Tuesday, November 30, 2021

I Already Did It

I already did it.

My biggest fear has always been that I will turn out to be just like my mom. That would look like watching TV all day every day, not having any meaningful and loving relationships with anyone, little to no hygiene, being severely overweight all while feeling like I had no control or power to change any aspect of that life.

So the most important goal I have had my entire life was to not be like my mother.

And tonight I realized, I already did it. I already achieved that goal.

I have spent much of my life fearing that one day I would end up just like her - in a loveless marriage, dependent on someone else for food and shelter, unable to care for herself, spending her time literally doing nothing but watching television, substantially overweight, yet somehow still married and alive, but not really living. I really thought it could happen at any point in my life rather quickly without even noticing.

But no matter what I decide, I will not become my mother. Because I have always had something my mom hasn't had for more than my lifetime. Self-awareness. I look back on my life until I hit rock bottom, and I realize that I was living on auto-pilot. I was in survival mode. Not really living. But even during most of my life, I still had some level of awareness that I was not okay. 

Part of me thinks that had I not awakened out of living subconsciously, I may have ended up just like her. But I think, even if I had continued on in survival mode, I still wouldn't have become her. 

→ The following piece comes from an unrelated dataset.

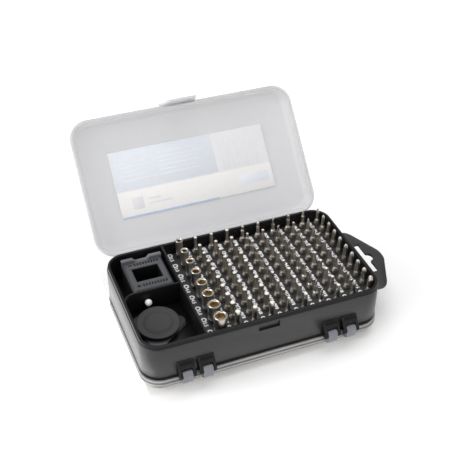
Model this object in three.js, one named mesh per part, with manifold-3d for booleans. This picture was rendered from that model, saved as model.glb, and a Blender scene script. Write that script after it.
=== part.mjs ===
// Precision screwdriver set in a two-sided case. Millimetres, +Z up, X along the long side.
// The origin is the centre of the footprint, on the underside of the closed bottom lid.
import * as THREE from 'three';
import { mergeVertices } from 'three/addons/utils/BufferGeometryUtils.js';
import Module from 'manifold-3d';

const wasm = await Module();
wasm.setup();

// ---- driving dimensions -------------------------------------------------------------
// case body
const CASE_LENGTH = 175;
const CASE_WIDTH = 100.8;
const CASE_CORNER = 13.5;
const BODY_HEIGHT = 31.1;
const WALL = 2.0;
const LIP_HEIGHT = 3.0;
const LIP_STEP = 0.7;
const FLOOR_BELOW_RIM = 22.4;
const FLOOR_THICK = 2.0;
const DIVIDER_THICK = 1.6;
const LEFT_BAY = 40.7;
const FRONT_BAY = 53.6;
const FRONT_BAY_BELOW_RIM = 18.3;
const DIVIDER_BEND = 7.7;
const TOUCH_GAP = 0.3;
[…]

By my age, my mom had married my dad and had 2 little kids about a year and a half apart. She was completely dependent on my dad to provide for her, all the while being mentally unstable. Yet for some years she put on a facade to the world that everything was fine, even though her life was anything but fine. And when I was 9 years old, the facade began to shatter.

I consider myself a recovering perfectionist, so it makes sense that up until tonight I still thought that there was a chance I would end up just like my mom. While I know anything is possible and there is a tiny change I still could, the odds are in my favor. I know too much. I am too aware. I have done too much work. I have already achieved the goal of not becoming my mother. 

At 33 years old, I refuse to settle in any of my relationships. Because I want them to add to my life. I watched my mother let her relationship with my father eat away at her life. And I am not going to let any kind of relationship do the same to me. I expect more from life than to merely waste away. Devastatingly enough, my mom hasn't had that luxury for most of my life. I would prefer to live instead of watching life pass me by. And I'm doing it. I'm living and being intentional with who I let be apart of my life.

I already did it. Even though I am just beginning down a path of change, I already became someone who looks nothing like my mother. And no matter what I do or who I become, I will never be her - the mother who was not a mother to me. For achieving that one goal, I will always be proud.